On maps like "Delta Point," trying to find collectibles is a suicide mission. The Nile Guard items here are located near the central bridge, which is a constant meat grinder. My advice? Wait for the match to be nearly over. In the final five minutes, the combat usually shifts toward the final extraction points or the remaining capture zones. That’s when you make your move.

Grab a transport bike, stay off the main roads, and loop around the back of the map. Most players are too focused on their K/D ratio at the end of a match to notice a lone player poking around the dumpsters behind the command center.

Actionable Steps for Your Next Session

Don't try to get them all at once. You'll burn out and hate the game. Instead, follow this workflow to efficiently clean up your BF6 Nile Guard collectibles list:

  1. Load into an Empty Server: If the game allows for private matches or low-player-count lobbies that still track progress, go there first.
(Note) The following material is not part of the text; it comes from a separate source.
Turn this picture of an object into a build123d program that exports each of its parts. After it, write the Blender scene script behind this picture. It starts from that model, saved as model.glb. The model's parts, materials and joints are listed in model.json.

It’s the "coward’s way," sure, but it saves hours of frustration.
  2. Focus on One Map Per Session: Don't bounce around. Learn the layout of the Al-Hakim ruins until you know every nook and cranny.
  3. Use the "Spotter" Specialist: Some specialists have gadgets that highlight interactable objects within a short radius. It’s not a map-wide cheat, but it helps when you’re in the right room but can't find the specific shelf the item is on.
  4. Record Your Progress: The in-game menu is notoriously buggy and sometimes doesn't update the "Collected" status until you restart the client. Keep a manual note of which ones you've physically touched.
  5. Check the "Event" Tab: Occasionally, the developers run weekend events that double the visibility of these items or add a temporary glow to them. It’s rare, but it happens during "Community Challenge" weeks.

The search for the Nile Guard items is a grind, but it’s one of the few things in the game that rewards patience over twitch reflexes. Take your time, stay low, and stop ignoring the edges of the map. Everything you're looking for is already there; you're just looking at the war, not the world it's happening in.